▶ [EXERCISE GOAL]
Repeat the line that contains "wingScrews();", the line that contains "for member in", and all lines between them, exactly and with no other lines.

[Data records]
----

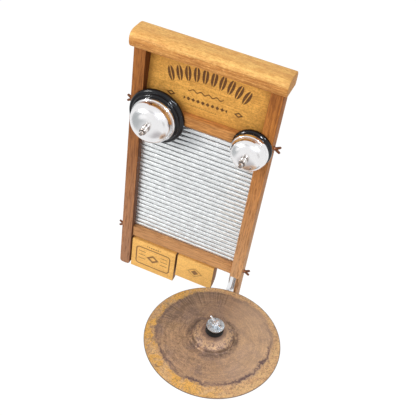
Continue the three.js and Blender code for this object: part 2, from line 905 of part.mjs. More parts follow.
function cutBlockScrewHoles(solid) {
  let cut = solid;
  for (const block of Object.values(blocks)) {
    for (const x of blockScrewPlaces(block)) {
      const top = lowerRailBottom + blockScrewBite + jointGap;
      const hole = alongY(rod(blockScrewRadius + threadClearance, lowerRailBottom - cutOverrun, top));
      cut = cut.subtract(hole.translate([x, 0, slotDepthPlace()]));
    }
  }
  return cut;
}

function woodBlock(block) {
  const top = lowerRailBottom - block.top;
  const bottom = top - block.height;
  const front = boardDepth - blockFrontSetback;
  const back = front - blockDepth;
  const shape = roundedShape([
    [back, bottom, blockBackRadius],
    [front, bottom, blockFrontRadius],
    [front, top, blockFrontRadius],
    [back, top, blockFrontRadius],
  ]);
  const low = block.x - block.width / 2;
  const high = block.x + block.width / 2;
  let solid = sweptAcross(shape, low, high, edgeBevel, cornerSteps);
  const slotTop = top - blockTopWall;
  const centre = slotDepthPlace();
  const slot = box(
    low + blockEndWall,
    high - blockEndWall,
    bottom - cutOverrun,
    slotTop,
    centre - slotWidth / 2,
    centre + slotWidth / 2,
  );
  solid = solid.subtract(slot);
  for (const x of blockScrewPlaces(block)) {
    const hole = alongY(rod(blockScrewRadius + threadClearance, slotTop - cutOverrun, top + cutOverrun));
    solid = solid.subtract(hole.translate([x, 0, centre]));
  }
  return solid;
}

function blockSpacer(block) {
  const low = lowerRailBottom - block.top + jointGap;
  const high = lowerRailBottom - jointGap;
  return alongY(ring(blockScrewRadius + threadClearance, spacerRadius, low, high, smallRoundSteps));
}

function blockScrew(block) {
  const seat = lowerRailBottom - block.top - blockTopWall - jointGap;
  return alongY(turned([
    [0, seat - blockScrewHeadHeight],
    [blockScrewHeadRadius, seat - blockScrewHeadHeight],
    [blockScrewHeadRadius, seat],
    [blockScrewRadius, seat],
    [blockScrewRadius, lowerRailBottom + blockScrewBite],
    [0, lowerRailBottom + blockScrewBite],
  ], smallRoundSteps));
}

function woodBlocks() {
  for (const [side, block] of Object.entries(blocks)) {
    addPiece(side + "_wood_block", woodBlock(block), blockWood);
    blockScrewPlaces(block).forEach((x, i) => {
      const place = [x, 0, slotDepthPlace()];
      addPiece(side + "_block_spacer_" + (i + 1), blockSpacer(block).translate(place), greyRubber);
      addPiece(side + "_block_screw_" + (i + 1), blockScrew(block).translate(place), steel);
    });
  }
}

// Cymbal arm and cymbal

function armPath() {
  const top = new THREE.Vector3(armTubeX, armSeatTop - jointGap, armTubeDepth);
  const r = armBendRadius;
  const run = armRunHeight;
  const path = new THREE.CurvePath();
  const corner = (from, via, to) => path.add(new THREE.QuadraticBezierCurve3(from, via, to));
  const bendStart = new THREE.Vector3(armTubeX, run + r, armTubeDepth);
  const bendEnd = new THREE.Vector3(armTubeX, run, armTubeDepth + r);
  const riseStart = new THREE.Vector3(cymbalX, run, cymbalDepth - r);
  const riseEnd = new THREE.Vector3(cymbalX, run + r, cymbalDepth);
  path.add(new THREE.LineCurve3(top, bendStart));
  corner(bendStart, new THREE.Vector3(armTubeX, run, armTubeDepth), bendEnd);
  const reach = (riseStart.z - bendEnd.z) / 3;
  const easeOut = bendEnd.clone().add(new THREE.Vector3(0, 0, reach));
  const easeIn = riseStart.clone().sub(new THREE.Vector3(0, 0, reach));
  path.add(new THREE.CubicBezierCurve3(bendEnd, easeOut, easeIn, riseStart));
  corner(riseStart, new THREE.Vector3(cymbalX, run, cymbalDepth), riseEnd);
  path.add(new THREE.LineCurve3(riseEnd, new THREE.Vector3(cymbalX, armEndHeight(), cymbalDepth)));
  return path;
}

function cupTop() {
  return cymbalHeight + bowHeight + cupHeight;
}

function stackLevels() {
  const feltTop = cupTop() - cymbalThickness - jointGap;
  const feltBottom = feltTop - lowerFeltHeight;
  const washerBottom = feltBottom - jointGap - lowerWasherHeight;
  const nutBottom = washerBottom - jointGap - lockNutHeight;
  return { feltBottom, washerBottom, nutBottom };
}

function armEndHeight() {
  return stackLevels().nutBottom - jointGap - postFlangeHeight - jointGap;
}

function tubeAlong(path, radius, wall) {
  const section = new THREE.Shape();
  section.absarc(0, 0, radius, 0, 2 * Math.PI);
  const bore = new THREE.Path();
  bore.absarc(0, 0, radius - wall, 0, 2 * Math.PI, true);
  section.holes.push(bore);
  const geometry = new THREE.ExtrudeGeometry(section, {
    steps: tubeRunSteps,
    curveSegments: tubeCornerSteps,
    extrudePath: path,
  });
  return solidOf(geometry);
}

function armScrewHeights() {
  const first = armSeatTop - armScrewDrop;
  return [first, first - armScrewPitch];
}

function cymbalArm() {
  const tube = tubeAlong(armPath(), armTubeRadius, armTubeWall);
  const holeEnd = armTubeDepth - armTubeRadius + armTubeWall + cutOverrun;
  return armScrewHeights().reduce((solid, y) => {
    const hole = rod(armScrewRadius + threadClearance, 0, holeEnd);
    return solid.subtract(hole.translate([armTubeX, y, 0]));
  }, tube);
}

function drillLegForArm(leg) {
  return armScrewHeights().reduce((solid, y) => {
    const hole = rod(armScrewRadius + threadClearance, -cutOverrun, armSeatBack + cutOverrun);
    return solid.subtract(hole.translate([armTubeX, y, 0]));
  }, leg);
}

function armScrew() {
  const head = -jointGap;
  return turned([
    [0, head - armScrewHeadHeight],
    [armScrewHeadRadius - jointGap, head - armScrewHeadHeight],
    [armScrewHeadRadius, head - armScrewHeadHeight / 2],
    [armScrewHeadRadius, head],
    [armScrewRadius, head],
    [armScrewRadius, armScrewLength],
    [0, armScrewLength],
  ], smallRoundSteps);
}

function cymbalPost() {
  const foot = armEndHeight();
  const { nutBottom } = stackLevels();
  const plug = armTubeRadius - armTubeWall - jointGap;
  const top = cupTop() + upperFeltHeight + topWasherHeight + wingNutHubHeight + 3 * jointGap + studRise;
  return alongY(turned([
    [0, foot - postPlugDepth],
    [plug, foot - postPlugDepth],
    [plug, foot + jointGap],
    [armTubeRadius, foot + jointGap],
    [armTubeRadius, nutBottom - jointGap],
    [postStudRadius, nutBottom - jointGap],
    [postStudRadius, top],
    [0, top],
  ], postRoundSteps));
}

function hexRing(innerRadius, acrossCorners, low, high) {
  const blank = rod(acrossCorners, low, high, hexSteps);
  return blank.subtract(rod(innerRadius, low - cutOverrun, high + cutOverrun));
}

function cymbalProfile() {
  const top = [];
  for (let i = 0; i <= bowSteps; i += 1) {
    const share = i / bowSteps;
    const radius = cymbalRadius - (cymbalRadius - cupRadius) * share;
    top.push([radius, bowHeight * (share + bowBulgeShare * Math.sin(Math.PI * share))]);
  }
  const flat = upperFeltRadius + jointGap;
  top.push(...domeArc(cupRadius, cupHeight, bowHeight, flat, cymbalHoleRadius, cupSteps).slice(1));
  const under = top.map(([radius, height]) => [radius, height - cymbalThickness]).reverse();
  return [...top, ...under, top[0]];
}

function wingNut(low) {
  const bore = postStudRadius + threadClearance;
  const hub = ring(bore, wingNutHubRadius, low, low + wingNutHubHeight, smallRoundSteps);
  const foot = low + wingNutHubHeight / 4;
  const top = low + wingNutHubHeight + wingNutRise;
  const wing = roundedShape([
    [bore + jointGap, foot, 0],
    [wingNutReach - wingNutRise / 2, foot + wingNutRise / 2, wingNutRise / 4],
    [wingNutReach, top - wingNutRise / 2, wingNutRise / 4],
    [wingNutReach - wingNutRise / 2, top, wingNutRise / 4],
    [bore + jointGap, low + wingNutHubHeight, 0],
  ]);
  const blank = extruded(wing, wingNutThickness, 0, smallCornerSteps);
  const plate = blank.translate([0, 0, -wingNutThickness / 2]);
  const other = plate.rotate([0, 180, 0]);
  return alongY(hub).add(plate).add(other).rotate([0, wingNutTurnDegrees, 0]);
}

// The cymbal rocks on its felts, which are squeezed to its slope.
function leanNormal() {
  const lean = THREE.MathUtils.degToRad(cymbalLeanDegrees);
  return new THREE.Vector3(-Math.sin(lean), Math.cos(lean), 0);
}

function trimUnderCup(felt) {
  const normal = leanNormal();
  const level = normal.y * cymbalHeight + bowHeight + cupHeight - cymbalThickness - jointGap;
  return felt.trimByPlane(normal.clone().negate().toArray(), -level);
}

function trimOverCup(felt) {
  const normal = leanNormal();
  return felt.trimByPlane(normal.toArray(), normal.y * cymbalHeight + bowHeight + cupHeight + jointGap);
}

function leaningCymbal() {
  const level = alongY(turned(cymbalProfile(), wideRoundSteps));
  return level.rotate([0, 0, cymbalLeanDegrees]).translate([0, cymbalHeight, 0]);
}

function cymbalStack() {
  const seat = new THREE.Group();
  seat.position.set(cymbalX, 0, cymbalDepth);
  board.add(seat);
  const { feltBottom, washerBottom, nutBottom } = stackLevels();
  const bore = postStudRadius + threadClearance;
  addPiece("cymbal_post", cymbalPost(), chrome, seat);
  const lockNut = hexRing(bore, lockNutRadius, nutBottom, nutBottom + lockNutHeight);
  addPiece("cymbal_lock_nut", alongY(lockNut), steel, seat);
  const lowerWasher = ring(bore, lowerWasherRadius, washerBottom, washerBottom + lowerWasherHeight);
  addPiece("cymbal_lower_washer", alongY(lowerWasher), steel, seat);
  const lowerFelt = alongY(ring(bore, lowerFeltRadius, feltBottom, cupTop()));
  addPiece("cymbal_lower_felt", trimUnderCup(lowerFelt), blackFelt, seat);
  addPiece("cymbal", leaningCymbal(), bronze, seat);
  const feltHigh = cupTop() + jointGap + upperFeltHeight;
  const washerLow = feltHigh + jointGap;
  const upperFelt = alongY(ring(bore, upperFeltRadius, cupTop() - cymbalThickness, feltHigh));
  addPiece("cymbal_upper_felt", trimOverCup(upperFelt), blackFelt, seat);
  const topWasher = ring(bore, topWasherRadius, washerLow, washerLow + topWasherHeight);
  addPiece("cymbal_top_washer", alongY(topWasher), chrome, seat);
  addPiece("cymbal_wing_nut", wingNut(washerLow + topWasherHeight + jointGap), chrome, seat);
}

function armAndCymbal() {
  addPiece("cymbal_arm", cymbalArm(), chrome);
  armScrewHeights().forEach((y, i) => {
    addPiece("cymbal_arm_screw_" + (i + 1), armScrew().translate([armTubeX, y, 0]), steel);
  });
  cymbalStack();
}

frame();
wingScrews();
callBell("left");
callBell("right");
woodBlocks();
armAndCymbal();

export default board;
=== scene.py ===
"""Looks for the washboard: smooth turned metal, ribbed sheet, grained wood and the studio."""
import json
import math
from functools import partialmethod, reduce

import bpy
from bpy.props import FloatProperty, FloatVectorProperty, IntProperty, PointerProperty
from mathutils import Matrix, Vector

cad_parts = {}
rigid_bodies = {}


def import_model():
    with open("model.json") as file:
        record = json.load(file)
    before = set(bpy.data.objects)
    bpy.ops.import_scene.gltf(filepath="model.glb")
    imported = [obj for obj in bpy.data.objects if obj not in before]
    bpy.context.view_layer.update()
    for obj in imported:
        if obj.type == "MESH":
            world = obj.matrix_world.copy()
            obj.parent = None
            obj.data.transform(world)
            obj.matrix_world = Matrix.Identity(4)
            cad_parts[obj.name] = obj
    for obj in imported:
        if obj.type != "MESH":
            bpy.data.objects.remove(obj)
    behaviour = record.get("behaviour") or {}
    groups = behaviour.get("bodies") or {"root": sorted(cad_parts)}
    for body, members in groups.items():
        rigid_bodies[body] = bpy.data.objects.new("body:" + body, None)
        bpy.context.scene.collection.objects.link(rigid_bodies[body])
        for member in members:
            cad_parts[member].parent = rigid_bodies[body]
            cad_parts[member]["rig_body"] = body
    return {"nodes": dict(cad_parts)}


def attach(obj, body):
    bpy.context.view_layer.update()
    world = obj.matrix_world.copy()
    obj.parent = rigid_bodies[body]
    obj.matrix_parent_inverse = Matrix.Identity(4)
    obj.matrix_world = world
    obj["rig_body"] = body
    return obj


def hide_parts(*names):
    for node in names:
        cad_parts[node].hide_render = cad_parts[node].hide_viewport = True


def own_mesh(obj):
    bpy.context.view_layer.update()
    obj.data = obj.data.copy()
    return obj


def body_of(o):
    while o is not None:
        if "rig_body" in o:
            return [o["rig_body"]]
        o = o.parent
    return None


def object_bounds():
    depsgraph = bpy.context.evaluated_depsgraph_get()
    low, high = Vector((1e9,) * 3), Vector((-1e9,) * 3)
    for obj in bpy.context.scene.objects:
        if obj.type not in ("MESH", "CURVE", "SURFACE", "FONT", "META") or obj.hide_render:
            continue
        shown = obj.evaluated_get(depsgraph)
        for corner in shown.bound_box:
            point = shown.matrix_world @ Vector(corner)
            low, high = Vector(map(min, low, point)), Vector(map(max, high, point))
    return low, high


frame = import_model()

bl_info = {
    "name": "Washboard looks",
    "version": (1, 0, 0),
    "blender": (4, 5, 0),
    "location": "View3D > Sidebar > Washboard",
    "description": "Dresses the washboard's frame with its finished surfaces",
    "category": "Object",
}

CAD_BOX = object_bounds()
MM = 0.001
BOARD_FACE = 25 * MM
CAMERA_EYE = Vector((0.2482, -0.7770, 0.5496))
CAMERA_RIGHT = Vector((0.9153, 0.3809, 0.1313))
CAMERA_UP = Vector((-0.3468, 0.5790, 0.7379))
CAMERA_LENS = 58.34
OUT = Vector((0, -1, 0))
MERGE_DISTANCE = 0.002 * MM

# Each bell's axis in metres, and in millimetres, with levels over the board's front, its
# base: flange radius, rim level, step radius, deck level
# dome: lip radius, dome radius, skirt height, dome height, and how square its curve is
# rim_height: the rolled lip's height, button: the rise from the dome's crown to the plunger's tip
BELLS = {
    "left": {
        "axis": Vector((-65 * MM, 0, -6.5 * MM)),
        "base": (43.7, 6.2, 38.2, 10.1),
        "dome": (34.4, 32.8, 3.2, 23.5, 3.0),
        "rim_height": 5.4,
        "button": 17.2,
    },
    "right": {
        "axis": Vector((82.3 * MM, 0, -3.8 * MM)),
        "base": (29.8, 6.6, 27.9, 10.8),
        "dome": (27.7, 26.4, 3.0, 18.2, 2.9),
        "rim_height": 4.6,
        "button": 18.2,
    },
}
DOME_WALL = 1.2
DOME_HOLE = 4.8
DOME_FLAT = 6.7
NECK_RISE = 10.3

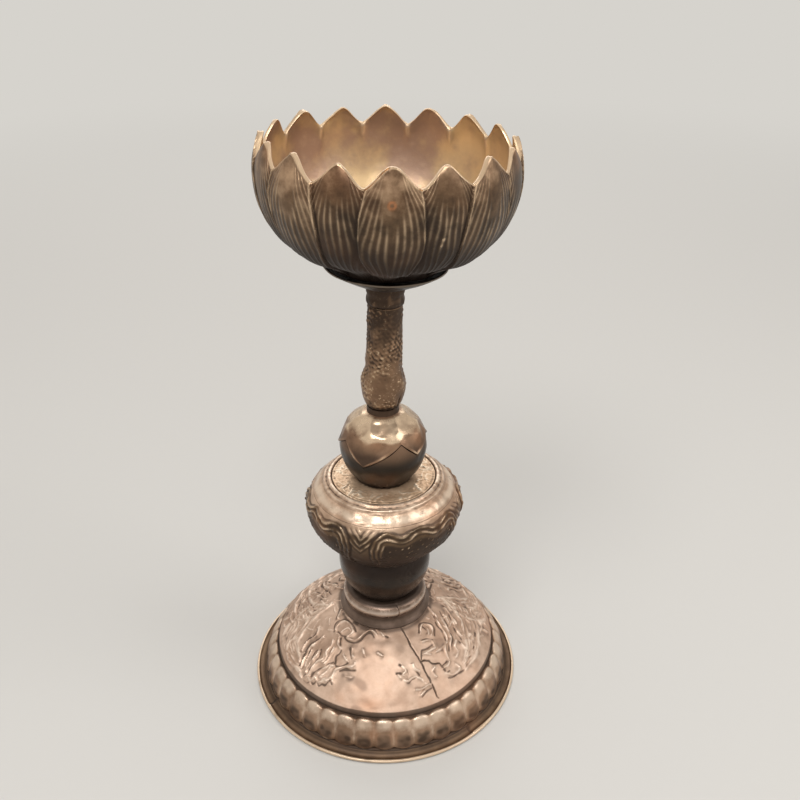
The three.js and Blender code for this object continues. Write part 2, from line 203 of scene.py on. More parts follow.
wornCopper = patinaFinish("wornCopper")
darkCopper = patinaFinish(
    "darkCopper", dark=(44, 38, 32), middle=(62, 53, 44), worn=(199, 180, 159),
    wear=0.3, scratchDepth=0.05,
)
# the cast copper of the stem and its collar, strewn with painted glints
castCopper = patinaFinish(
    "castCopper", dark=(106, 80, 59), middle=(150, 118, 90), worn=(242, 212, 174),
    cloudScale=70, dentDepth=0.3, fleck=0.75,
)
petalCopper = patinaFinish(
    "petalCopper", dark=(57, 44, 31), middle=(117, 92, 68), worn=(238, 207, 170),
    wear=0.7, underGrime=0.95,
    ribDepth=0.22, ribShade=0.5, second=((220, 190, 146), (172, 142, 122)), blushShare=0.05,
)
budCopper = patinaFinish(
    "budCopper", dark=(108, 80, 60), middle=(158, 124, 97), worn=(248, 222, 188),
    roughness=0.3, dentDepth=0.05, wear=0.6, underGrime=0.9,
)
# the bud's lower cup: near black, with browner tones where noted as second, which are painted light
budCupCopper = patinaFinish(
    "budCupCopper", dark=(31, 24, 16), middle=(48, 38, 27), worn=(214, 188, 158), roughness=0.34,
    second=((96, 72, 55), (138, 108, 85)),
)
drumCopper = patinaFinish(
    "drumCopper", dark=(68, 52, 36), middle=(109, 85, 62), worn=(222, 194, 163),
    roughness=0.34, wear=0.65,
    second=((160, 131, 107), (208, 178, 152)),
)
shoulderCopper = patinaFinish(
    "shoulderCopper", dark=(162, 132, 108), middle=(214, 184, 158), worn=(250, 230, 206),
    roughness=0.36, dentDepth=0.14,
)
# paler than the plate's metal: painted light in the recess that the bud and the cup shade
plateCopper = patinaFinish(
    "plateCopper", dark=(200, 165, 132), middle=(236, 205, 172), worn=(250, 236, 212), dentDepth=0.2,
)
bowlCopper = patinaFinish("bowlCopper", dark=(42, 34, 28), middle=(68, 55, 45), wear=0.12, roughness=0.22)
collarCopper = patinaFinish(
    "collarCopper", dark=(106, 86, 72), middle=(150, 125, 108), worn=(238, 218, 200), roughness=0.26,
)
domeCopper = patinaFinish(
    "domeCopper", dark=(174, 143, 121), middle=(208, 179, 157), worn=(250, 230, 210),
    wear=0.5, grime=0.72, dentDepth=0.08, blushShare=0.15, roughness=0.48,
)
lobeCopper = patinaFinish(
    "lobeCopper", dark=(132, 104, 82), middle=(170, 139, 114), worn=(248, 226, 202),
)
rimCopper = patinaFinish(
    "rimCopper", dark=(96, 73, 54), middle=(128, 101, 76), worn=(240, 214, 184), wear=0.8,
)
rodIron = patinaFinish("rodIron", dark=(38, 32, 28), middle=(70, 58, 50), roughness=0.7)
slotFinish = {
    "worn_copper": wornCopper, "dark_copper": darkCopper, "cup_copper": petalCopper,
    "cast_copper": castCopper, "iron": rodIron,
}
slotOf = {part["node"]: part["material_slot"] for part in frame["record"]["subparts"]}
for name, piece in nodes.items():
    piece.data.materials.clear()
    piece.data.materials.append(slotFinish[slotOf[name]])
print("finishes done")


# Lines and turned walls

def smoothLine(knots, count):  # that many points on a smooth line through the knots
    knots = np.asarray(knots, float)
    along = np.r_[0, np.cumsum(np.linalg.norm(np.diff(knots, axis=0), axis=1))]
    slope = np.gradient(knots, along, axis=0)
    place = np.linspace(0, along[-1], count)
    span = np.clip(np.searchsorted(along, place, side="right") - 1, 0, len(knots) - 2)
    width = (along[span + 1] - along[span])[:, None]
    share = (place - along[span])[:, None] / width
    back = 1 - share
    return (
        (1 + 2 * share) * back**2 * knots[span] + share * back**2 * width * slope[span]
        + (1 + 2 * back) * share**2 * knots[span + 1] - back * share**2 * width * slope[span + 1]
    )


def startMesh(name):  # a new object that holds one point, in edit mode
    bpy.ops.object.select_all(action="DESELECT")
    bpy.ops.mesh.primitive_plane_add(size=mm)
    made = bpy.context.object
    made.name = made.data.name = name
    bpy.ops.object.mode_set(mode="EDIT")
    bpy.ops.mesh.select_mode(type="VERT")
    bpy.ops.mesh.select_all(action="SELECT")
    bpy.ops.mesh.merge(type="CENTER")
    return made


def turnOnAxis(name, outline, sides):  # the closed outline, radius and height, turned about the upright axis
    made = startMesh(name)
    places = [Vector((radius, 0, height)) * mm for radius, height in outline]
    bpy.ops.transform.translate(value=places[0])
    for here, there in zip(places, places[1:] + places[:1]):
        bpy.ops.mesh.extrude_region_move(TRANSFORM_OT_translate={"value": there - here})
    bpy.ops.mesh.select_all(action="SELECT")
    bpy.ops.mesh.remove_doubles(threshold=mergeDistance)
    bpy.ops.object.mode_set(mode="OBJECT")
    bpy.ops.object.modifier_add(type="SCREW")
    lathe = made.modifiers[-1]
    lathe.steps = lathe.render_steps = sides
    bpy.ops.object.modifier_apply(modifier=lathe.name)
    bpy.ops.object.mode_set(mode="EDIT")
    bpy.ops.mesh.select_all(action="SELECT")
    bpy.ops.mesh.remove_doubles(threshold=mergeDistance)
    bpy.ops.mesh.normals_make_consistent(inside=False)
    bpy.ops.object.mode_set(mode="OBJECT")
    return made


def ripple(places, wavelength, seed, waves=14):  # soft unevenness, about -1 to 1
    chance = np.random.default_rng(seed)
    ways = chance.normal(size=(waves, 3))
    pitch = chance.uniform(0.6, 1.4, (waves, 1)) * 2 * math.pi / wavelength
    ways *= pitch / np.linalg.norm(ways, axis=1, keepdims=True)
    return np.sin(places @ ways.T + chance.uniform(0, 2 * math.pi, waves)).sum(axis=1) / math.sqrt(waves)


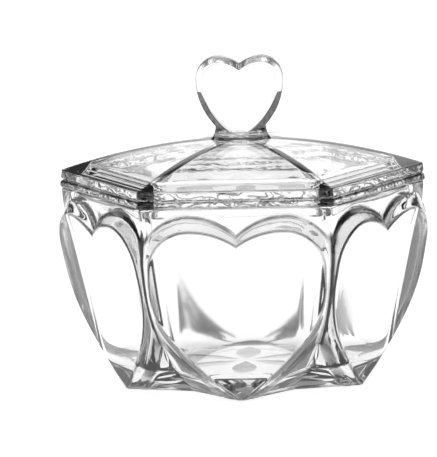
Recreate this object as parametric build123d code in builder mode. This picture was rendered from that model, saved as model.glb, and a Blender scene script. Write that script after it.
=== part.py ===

----

▶ [SOLUTION FOR THIS EXERCISE]
wingScrews();
callBell("left");
callBell("right");
woodBlocks();
armAndCymbal();

export default board;
=== scene.py ===
"""Looks for the washboard: smooth turned metal, ribbed sheet, grained wood and the studio."""
import json
import math
from functools import partialmethod, reduce

import bpy
from bpy.props import FloatProperty, FloatVectorProperty, IntProperty, PointerProperty
from mathutils import Matrix, Vector

cad_parts = {}
rigid_bodies = {}


def import_model():
    with open("model.json") as file:
        record = json.load(file)
    before = set(bpy.data.objects)
    bpy.ops.import_scene.gltf(filepath="model.glb")
    imported = [obj for obj in bpy.data.objects if obj not in before]
    bpy.context.view_layer.update()
    for obj in imported:
        if obj.type == "MESH":
            world = obj.matrix_world.copy()
            obj.parent = None
            obj.data.transform(world)
            obj.matrix_world = Matrix.Identity(4)
            cad_parts[obj.name] = obj
    for obj in imported:
        if obj.type != "MESH":
            bpy.data.objects.remove(obj)
    behaviour = record.get("behaviour") or {}
    groups = behaviour.get("bodies") or {"root": sorted(cad_parts)}
    for body, members in groups.items():
        rigid_bodies[body] = bpy.data.objects.new("body:" + body, None)
        bpy.context.scene.collection.objects.link(rigid_bodies[body])
        for member in members:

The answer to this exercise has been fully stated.